For some strange reason, most probably for lack of competence at the Foreign Ministry, the government is reluctant to properly present Sri Lanka’s case before the international community. Let us hope that with Prof. G.L. Peiris, the eminent former law academic at the helm of the Foreign Ministry, we can mount a relentless diplomatic campaign to have the country cleared from such blatant accusations. In the process, it could even go to the extent of exposing, particularly our main accusers, who despite having plenty of innocent blood in their hands are pursuing this vendetta against us due to geo-political agendas.

The wartime General Officer Commanding (GoC) the elite 53 Division, the then Maj. Gen. Gunaratne could have meticulously briefed the UN Chief here, who, too, has had the audacity to make public comments on the country’s internal affairs and get away with such behaviour.

The author of ‘Road to Nanthikadal’, Gunaratne commanded one of the two fighting Divisions, the other being the 58 Division commanded by the present Army Commander, General Shavendra Silva, involved in the final phase of the offensive. It would be pertinent to mention that a battalion (4 Vijayabahu Infantry Regiment) that had been under the overall command of the then Maj. Gen. Gunaratne killed Prabhakaran. The 53 Division had been involved in the unprecedented Anandapuram battle (late March-early April 2009) along with 58 Division and Task Force 8 that dealt a massive blow to the LTTE.

Why didn’t the government exploit the Sept. 23 meet that took place the day after President Rajapaksa addressed the 76th session of the UNGA in New York?

Sri Lanka’s continuing failure to set the record straight should be examined taking into consideration UNHRC Chief Michelle Bachelet’s latest oral update on the situation in Sri Lanka (on Sept. 13), Foreign Minister Prof. G.L. Peiris’ response by Zoom to the former twice Chilean President Bachelet on the following day, President Rajapaksa’s meet with UNSG Antonio Guterres (on Sept. 19), President Rajapaksa’s address to the UNGA (Sept. 20) and three meetings Foreign Minister Prof. G.L. Peiris had with Commonwealth Secretary General Patricia Scotland, Australian Foreign Minister Marise Payne and Indian Foreign Minister Dr. S. Jaishankar also in New York.

The Defence Secretary is the ideal person to discuss the accountability issue. With Sri Lanka firmly on the UN agenda and the issue coming up for scrutiny once again at the 49th session in March 2022, the government cannot turn a blind eye to the developments taking place.

Vanni war compared with Ruwanda et al

Antonio Guterres’s predecessor, Ban Ki-moon once compared the Vanni offensive with that of Ruwanda and Serbia genocides in the 1990s. Gunaratne strongly disputed Ban Ki-moon’s comparison of Vanni offensive with clear cut cases of genocide in those two countries

South Korean Ki-moon played his part to facilitate the Western agenda in spite of his own mission in Colombo contradicting unsubstantiated accusations.

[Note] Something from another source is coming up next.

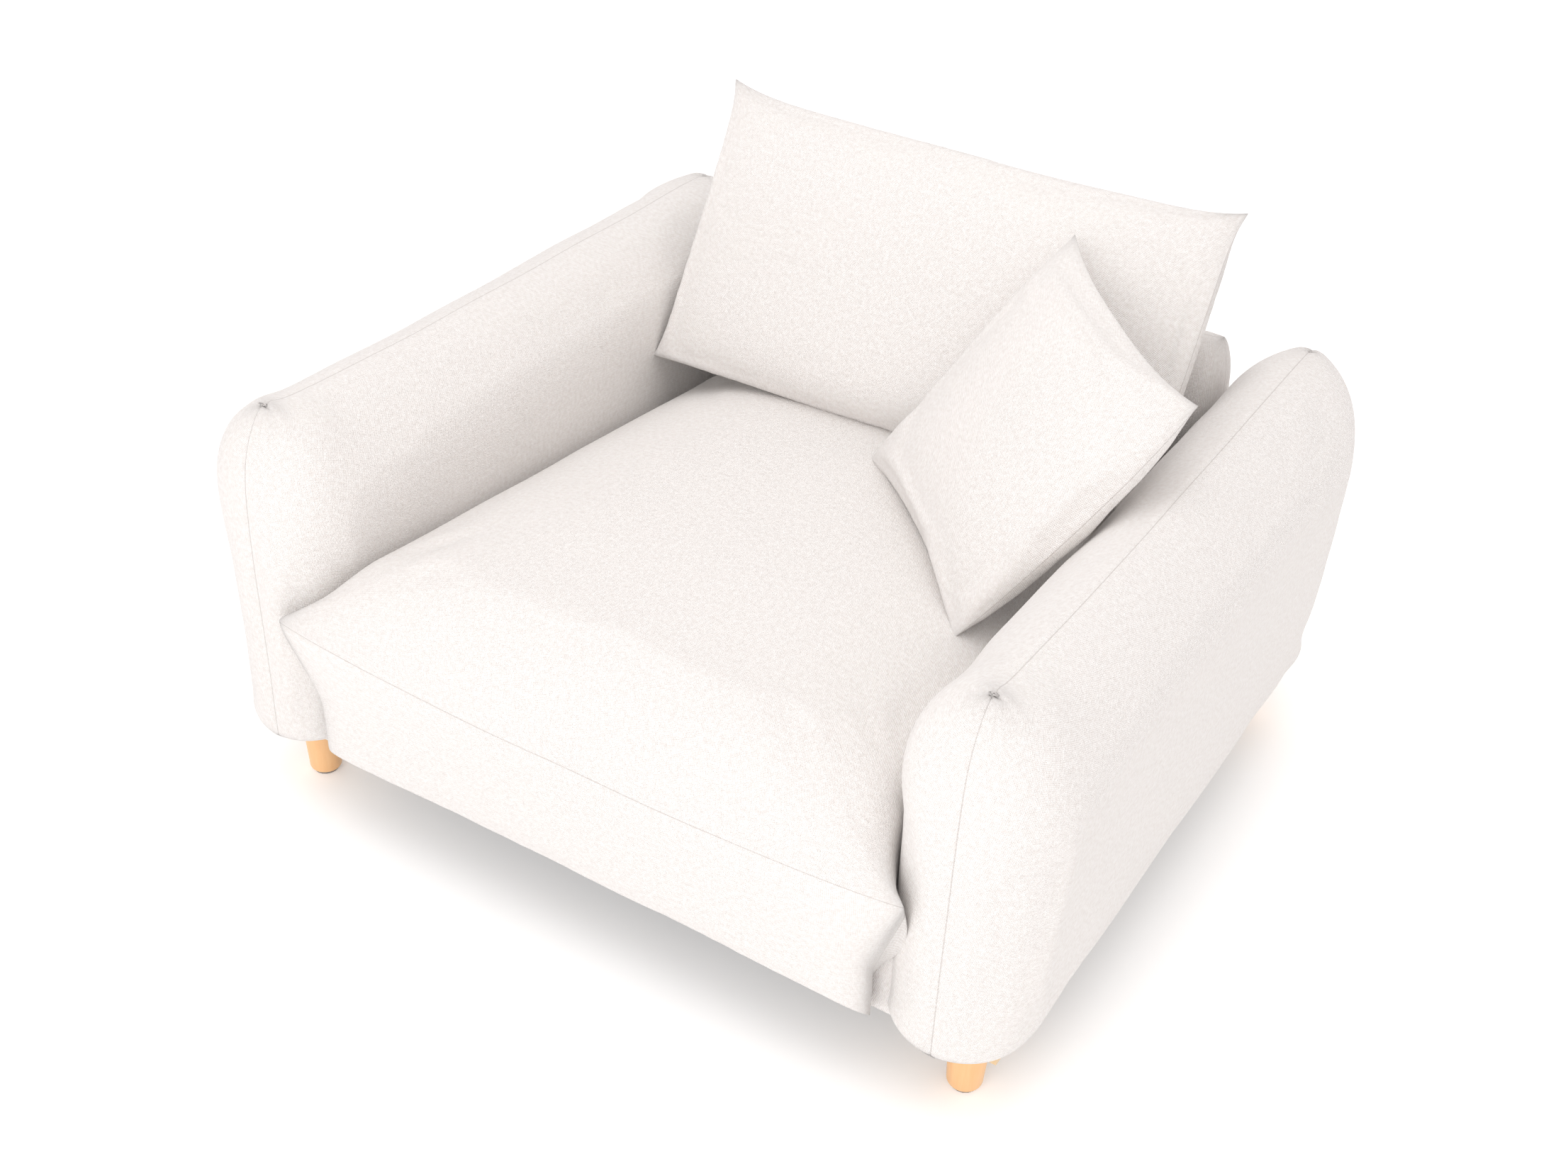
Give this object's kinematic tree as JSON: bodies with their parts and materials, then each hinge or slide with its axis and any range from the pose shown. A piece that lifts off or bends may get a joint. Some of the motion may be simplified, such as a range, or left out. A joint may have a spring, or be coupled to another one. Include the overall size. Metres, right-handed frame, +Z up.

The government owed an explanation why absolutely no attempt was made in Geneva or New York to challenge the unsubstantiated war crimes allegations that paved the way for Western powers and other interested parties to place Sri Lanka on the Geneva agenda.

Instead of setting the record straight, President Rajapaksa assured his readiness to work with domestic stakeholders, international partners, UN, civil society and Tamil expatriate groups, whereas FM Peiris reiterated Sri Lanka’s commitment to some key provisions in the resolution co-sponsored by the then Yahapalana government in 2015 as fait accompli, while strongly rejecting external interventions.

In separate meetings with Aussie Foreign Minister Patricia, Scotland Marise Payne and Indian counterpart Dr. Jaishankar, Prof. Peiris explained ground realities and the hostile approach adopted by interested parties. Prof. Peiris also elucidated to Scotland the wrongness in replacing domestic accountability mechanisms with external bodies, particularly the ad-hoc mechanism approved at the 46th Geneva session.

 Bachelet declared in her Sept. 13 speech that the UNHRC was going ahead with the investigation. Sri Lanka shouldn’t expect Scotland to take a stand favourable to Sri Lanka, under any circumstances, as the organisation Bachelet leads conveniently turned a Nelsonian eye to Indian sponsored terrorism that ravaged Sri Lanka. Did Commonwealth ever take a stand on the destabilisation of the smaller neighbour by the Commonwealth giant?

Prof. G.L. Peiris told his Australian counterpart Marise Payne how Bachelet followed a policy extremely detrimental to Sri Lanka as regards the accountability process. A Foreign Ministry press release quoted Prof. Peiris as having told Payne: “….there is a need to allow local institutions the space and opportunity to carry out their mandates and the establishment of an ad-hoc external mechanism that overrides this work is unnecessary and detrimental. It is premature and inappropriate to have a mechanism selectively targeting Sri Lanka that goes against the very principles of the UN Charter.”

Australia is aware of the Geneva project meant to undermine Sri Lanka. Regardless of close bilateral relations between Australia and Sri Lanka, the former will abide by the US position vis-a-vis Sri Lanka. The Australian policy should be examined, keeping in mind its role in the US-led alliances against China and extremely close relationship between Sri Lanka and China, the emerging world power.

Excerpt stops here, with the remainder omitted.